Die Binnenseen mit ihrer Gesamtfläche von fast 1200 Quadratkilometern beherbergten vor allem Brassen, Plötzen, Hechte, Karauschen, Bleie und Maränen. Auch hier waren die Erträge sehr ergiebig, währenddessem hatte die Flussfischerei eine geringere Bedeutung. Diese erhielt durch den winterlichen Fang von Neunaugen und Quappen ein besonderes lokaltypisches Gepräge. Bei den Fischern in Ostpreußen kamen ganz unterschiedliche Fanggeräte und -techniken zum Einsatz: Treib-, Zug-, Strand-, Stell-, Flunder und Sacknetze, Lachs- sowie Aalangeln, Reusen und Fangkörbe.
Gefischt wurde auf dem Gebiet des heutigen Ostpreußen schon lange vor der Expansion des Deutschen Ordens im
13. Jahrhundert durch die ortsansässigen Prußen und Kuren.

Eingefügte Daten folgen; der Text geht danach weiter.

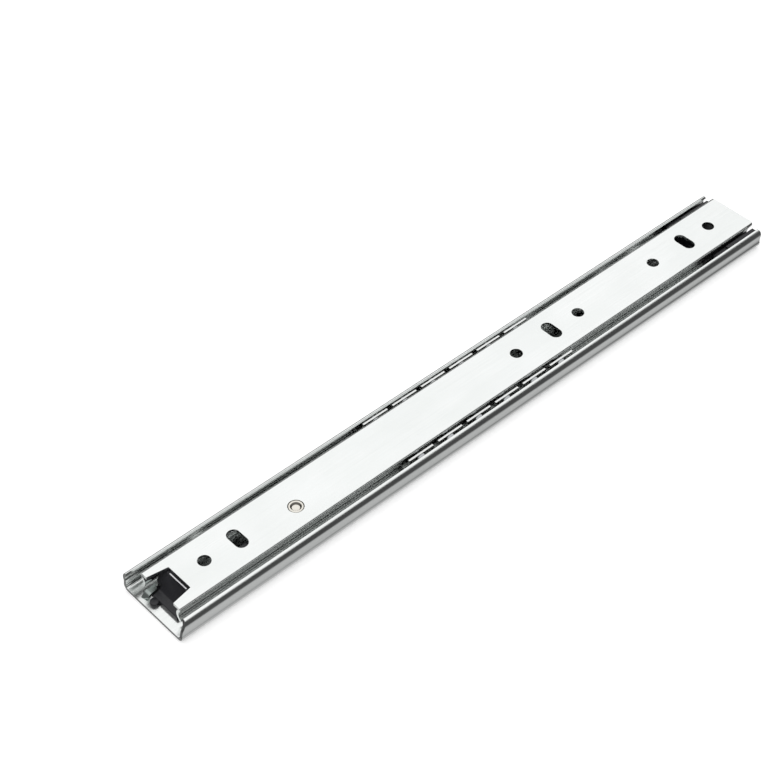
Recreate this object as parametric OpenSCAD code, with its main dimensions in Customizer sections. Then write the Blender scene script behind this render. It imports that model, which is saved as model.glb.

Deren Nachkommen arbeiteten auch später überdurchschnittlich oft im Fischereigewerbe, während sich die deutschen Kolonisten eher als Bauern oder Handwerker betätigten. Mittelalterliche Quellen berichten, dass es bei der Ankunft der Ordensritter bereits eine sehr intensive Fangwirtschaft gab. Diese kam alsbald unter die Aufsicht des Ordens beziehungsweise der Bischöfe. So ernannte der Deutsche Orden bis 1400 rund 40 Fischmeister, welche die Nutzungsrechte an der Fischerei in den jeweiligen Gewässern vergaben und in diesem Zusammenhang sogenannte Keutelbriefe ausstellten, in denen unter anderem die Netzarten, Maschenweiten, Fangbezirke sowie jährlich zu zahlenden Abgaben für das Fischereiprivileg geregelt waren.
Fischmeister mit hohem Ansehen
Das Amt des Fischmeisters muss ein sehr hohes Ansehen genossen haben, was sich unter anderem daran ermessen lässt, dass der Fischmeister von Putzig, Heinrich Reffle von Richtenberg, im Jahre 1470 zum Ordenshochmeister avancierte. Die Wichtigkeit der Fischerei für den Orden und den Klerus resultierte nicht zuletzt aus den zahlreichen Fastentagen, die es damals zu berücksichtigen galt und die eine kontinuierliche Versorgung mit Fisch erforderten.
Ungeachtet dessen erließ der Deutsche Orden zu keinem Zeitpunkt eine umfassende fischereipolizeiliche Ordnung. Dies taten erst die weltlichen Herrscher in Ostpreußen nach der Umwandlung des Ordenslandes in ein Herzogtum. Historisch überliefert ist die Fischereiverordnung vom 30. Januar 1589, in der ältere Bestimmungen Erwähnung fanden, die verbessert werden sollten. Seitdem existierten Regelungen zum Fischfang sowie auch zum Fischhandel und zu den Fischpreisen, zu Nebenerwerbstätigkeiten der Fischer wie Bernsteinsuche, Jagd und Aufsammeln von Strandgut, zum Verhalten in Seenotfällen sowie zum persönlichen Auftreten der Fischer und Garnmeister. Diesbezüglich gab es unter anderem Vorschriften über die Einhaltung der Sonntagsruhe und ein allgemeines Verbot des Fluchens, Scheltens oder leichtfertigen Schwörens und des Fischverkaufs während der Gottesdienste.
Die Verordnung von 1589 wurde in den Jahren 1620, 1640, 1721, 1728, 1738, 1774, 1797 und 1843 ein ums andere Mal revidiert, präzisiert oder erweitert, bis schließlich am 7. März 1845 die neue Allgemeine Fischereiordnung für die Provinz Ostpreußen erschien, die ihrerseits am 30. Mai 1874 eine Novellierung erfuhr, bevor das Preußische Fischereigesetz vom 11. Mai 1916 den juristischen Rahmen setzte.
Hinter all diesen Regelungen über den Fischfang stand seit der Zeit des Deutschen Ordens stets auch der Wunsch der jeweils politisch Verantwortlichen, den Fischbestand durch ausgeklügelte Schutz- und Schonbestimmungen zu erhalten und jegliche Form von Raubfischerei zu unterbinden. Insofern befanden sich der Fischfang und der Artenschutz in den Gewässern Ostpreußens durchaus im Einklang.